Records:

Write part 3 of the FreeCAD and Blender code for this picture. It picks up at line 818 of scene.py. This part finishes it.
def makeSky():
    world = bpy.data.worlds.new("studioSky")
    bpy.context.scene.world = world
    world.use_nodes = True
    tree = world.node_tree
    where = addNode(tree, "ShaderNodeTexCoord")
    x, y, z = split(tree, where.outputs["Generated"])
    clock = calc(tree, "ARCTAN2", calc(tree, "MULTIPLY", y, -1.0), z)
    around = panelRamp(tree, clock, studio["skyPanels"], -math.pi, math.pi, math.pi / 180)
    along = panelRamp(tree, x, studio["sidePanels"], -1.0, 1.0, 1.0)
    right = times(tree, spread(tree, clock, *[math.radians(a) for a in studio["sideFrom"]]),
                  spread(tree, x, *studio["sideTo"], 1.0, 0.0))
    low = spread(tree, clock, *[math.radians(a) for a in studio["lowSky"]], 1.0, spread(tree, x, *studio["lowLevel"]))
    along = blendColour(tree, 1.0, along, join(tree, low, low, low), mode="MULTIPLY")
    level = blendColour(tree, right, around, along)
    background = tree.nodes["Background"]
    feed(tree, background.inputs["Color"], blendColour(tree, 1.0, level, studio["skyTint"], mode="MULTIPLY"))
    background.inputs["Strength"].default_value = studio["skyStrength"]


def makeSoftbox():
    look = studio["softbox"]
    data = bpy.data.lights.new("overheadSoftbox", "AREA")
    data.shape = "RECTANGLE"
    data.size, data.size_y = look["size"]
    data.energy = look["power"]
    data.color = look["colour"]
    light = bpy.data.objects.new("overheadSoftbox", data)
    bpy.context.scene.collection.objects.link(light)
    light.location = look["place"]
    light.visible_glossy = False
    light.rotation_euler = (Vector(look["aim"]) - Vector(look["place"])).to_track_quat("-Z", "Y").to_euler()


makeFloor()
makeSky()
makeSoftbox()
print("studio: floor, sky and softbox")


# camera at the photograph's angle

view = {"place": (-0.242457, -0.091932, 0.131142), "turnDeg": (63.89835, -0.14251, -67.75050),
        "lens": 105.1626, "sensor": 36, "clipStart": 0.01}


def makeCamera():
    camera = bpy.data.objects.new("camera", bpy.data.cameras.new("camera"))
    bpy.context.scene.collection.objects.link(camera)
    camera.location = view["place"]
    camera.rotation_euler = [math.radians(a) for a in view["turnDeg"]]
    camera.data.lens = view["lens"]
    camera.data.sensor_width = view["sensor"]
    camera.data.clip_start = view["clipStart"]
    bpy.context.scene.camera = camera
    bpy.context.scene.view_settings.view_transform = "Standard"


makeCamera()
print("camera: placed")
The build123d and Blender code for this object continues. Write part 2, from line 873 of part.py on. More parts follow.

Direction:
Out of the preceding entries, pull every line containing the string "Write".

Exercise response:
Write part 3 of the FreeCAD and Blender code for this picture. It picks up at line 818 of scene.py. This part finishes it.
The build123d and Blender code for this object continues. Write part 2, from line 873 of part.py on. More parts follow.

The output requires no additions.